Borland Software's chief executive has re-committed his company to fourth-quarter profitability, despite moving deeper into debt on increased sales.

Borland saw its net losses increase 6.6 per cent to hit $19m, or $0.25 per share, while net revenue increased 15 per cent to $76.9m during its second quarter ended June 30. Borland's revenue beat the company's own expectations for between $73m and $75m - numbers that had been revised up from $69m.

Chief executive Tod Nielsen told investors Wednesday profitability in the fourth quarter remained his goal, as Borland executes a set of complex maneuvers.

Borland is in the midst of spinning out its integrated development environment (IDE) business - which has already been set up as a business within Borland - while digesting testing and performance management vendor Segue as part of a restructuring.

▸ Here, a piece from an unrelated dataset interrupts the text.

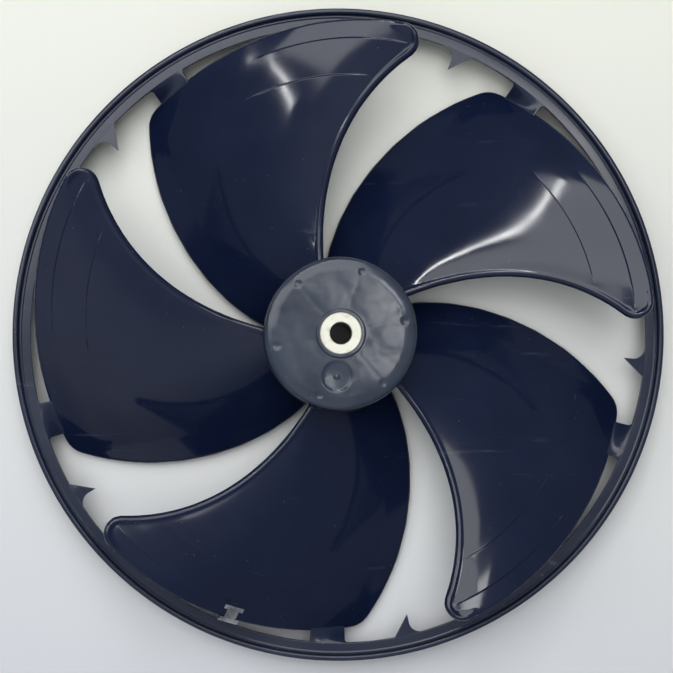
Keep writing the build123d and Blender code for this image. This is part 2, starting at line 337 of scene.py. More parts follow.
def pattern_tree():
    """Geometry Nodes: Count copies of a unit, evenly round the axis from a start angle."""
    tree = bpy.data.node_groups.new("copies_round_axis", "GeometryNodeTree")
    face = tree.interface
    face.new_socket("Unit", in_out="INPUT", socket_type="NodeSocketGeometry")
    count = face.new_socket("Count", in_out="INPUT", socket_type="NodeSocketInt")
    start = face.new_socket("Start Angle", in_out="INPUT", socket_type="NodeSocketFloat")
    finish = face.new_socket("Material", in_out="INPUT", socket_type="NodeSocketMaterial")
    face.new_socket("Copies", in_out="OUTPUT", socket_type="NodeSocketGeometry")
    count.default_value, start.default_value = 1, 0.0
    inlet = tree.nodes.new("NodeGroupInput")
    outlet = tree.nodes.new("NodeGroupOutput")
    line = tree.nodes.new("GeometryNodeMeshLine")
    line.inputs["Offset"].default_value = (0, 0, 0)
    index = tree.nodes.new("GeometryNodeInputIndex")
    turn = tree.nodes.new("ShaderNodeMath")
    turn.operation = "DIVIDE"
    turn.inputs[0].default_value = 2 * pi
    angle = tree.nodes.new("ShaderNodeMath")
    angle.operation = "MULTIPLY_ADD"
    euler = tree.nodes.new("ShaderNodeCombineXYZ")
    rotation = tree.nodes.new("FunctionNodeEulerToRotation")
    place = tree.nodes.new("GeometryNodeInstanceOnPoints")
    realize = tree.nodes.new("GeometryNodeRealizeInstances")
    dress = tree.nodes.new("GeometryNodeSetMaterial")
    link = tree.links.new
    link(inlet.outputs["Count"], line.inputs["Count"])
    link(inlet.outputs["Count"], turn.inputs[1])
    link(index.outputs[0], angle.inputs[0])
    link(turn.outputs[0], angle.inputs[1])
    link(inlet.outputs["Start Angle"], angle.inputs[2])
    link(angle.outputs[0], euler.inputs["Z"])
    link(euler.outputs[0], rotation.inputs[0])
    link(line.outputs[0], place.inputs["Points"])
    link(inlet.outputs["Unit"], place.inputs["Instance"])
    link(rotation.outputs[0], place.inputs["Rotation"])
    link(place.outputs[0], realize.inputs[0])
    link(realize.outputs[0], dress.inputs["Geometry"])
    link(inlet.outputs["Material"], dress.inputs["Material"])
    link(dress.outputs[0], outlet.inputs[0])
    return tree, count.identifier, start.identifier, finish.identifier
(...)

Restructuring will see Borland cut its 1,350 headcount to 1,025 by the end of the year, as Borland spins out tools and also closes offices in certain markets. "As you can tell, there are a lot of balls in the air," Nielsen told Wall Street.

The changes are designed to position Borland for application "lifecycle management" sales, focused on "business optimization," regulation and governance. Nielson appeared reluctant to say which of Borland's products were top sellers during the quarter, explaining customers are looking at the whole suite.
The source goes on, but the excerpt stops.